▶ [Exercise requirements] Write every line of the material out exactly as shown.

▶ [Stored data]
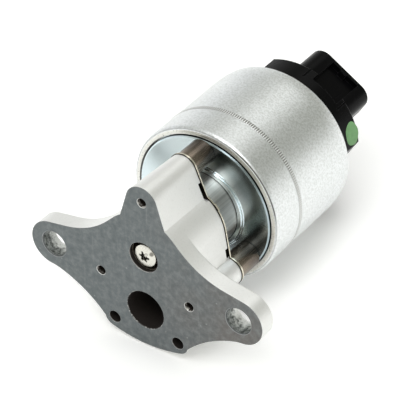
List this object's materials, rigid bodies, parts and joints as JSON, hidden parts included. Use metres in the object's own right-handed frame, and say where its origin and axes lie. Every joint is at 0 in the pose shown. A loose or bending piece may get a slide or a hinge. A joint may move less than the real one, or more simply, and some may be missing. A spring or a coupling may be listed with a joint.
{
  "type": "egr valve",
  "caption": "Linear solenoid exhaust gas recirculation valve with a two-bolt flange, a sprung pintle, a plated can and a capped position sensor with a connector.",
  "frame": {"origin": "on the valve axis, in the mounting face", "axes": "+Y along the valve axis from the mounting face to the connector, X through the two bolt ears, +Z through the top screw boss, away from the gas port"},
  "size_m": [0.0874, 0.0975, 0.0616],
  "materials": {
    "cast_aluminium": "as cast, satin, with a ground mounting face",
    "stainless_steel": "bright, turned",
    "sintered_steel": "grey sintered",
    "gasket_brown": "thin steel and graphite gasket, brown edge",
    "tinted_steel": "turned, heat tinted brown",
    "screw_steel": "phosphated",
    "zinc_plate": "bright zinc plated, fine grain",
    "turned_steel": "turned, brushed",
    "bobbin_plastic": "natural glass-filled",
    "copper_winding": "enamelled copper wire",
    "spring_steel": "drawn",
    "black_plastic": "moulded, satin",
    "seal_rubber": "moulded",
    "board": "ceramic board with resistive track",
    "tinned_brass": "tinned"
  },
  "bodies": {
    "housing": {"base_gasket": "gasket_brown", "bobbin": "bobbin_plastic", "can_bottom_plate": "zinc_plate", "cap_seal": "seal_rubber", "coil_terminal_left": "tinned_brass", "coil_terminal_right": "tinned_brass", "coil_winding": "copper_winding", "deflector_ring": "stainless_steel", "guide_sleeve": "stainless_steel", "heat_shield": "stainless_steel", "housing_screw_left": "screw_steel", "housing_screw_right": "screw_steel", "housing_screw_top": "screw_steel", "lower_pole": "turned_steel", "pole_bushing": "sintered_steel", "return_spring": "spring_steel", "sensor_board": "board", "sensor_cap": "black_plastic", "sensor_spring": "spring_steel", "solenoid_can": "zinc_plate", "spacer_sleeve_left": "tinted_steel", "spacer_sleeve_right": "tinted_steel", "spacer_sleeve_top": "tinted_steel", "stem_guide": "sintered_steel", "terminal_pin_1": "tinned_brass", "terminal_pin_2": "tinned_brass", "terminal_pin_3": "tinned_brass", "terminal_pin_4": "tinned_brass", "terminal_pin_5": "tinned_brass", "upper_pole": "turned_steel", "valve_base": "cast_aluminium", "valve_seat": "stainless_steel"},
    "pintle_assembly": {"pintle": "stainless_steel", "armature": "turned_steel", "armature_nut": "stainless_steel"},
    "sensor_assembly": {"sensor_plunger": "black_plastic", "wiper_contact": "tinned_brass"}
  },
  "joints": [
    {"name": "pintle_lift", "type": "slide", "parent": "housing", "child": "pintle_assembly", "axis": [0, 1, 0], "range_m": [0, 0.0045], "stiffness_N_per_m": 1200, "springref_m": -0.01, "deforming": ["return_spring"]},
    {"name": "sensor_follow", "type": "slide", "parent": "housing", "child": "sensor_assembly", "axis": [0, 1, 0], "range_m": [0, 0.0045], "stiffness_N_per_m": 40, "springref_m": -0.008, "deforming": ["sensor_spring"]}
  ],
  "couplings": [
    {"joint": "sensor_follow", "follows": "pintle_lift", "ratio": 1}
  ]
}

▶ [The solution]
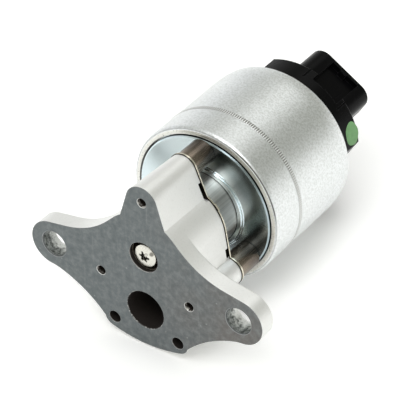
List this object's materials, rigid bodies, parts and joints as JSON, hidden parts included. Use metres in the object's own right-handed frame, and say where its origin and axes lie. Every joint is at 0 in the pose shown. A loose or bending piece may get a slide or a hinge. A joint may move less than the real one, or more simply, and some may be missing. A spring or a coupling may be listed with a joint.
{
  "type": "egr valve",
  "caption": "Linear solenoid exhaust gas recirculation valve with a two-bolt flange, a sprung pintle, a plated can and a capped position sensor with a connector.",
  "frame": {"origin": "on the valve axis, in the mounting face", "axes": "+Y along the valve axis from the mounting face to the connector, X through the two bolt ears, +Z through the top screw boss, away from the gas port"},
  "size_m": [0.0874, 0.0975, 0.0616],
  "materials": {
    "cast_aluminium": "as cast, satin, with a ground mounting face",
    "stainless_steel": "bright, turned",
    "sintered_steel": "grey sintered",
    "gasket_brown": "thin steel and graphite gasket, brown edge",
    "tinted_steel": "turned, heat tinted brown",
    "screw_steel": "phosphated",
    "zinc_plate": "bright zinc plated, fine grain",
    "turned_steel": "turned, brushed",
    "bobbin_plastic": "natural glass-filled",
    "copper_winding": "enamelled copper wire",
    "spring_steel": "drawn",
    "black_plastic": "moulded, satin",
    "seal_rubber": "moulded",
    "board": "ceramic board with resistive track",
    "tinned_brass": "tinned"
  },
  "bodies": {
    "housing": {"base_gasket": "gasket_brown", "bobbin": "bobbin_plastic", "can_bottom_plate": "zinc_plate", "cap_seal": "seal_rubber", "coil_terminal_left": "tinned_brass", "coil_terminal_right": "tinned_brass", "coil_winding": "copper_winding", "deflector_ring": "stainless_steel", "guide_sleeve": "stainless_steel", "heat_shield": "stainless_steel", "housing_screw_left": "screw_steel", "housing_screw_right": "screw_steel", "housing_screw_top": "screw_steel", "lower_pole": "turned_steel", "pole_bushing": "sintered_steel", "return_spring": "spring_steel", "sensor_board": "board", "sensor_cap": "black_plastic", "sensor_spring": "spring_steel", "solenoid_can": "zinc_plate", "spacer_sleeve_left": "tinted_steel", "spacer_sleeve_right": "tinted_steel", "spacer_sleeve_top": "tinted_steel", "stem_guide": "sintered_steel", "terminal_pin_1": "tinned_brass", "terminal_pin_2": "tinned_brass", "terminal_pin_3": "tinned_brass", "terminal_pin_4": "tinned_brass", "terminal_pin_5": "tinned_brass", "upper_pole": "turned_steel", "valve_base": "cast_aluminium", "valve_seat": "stainless_steel"},
    "pintle_assembly": {"pintle": "stainless_steel", "armature": "turned_steel", "armature_nut": "stainless_steel"},
    "sensor_assembly": {"sensor_plunger": "black_plastic", "wiper_contact": "tinned_brass"}
  },
  "joints": [
    {"name": "pintle_lift", "type": "slide", "parent": "housing", "child": "pintle_assembly", "axis": [0, 1, 0], "range_m": [0, 0.0045], "stiffness_N_per_m": 1200, "springref_m": -0.01, "deforming": ["return_spring"]},
    {"name": "sensor_follow", "type": "slide", "parent": "housing", "child": "sensor_assembly", "axis": [0, 1, 0], "range_m": [0, 0.0045], "stiffness_N_per_m": 40, "springref_m": -0.008, "deforming": ["sensor_spring"]}
  ],
  "couplings": [
    {"joint": "sensor_follow", "follows": "pintle_lift", "ratio": 1}
  ]
}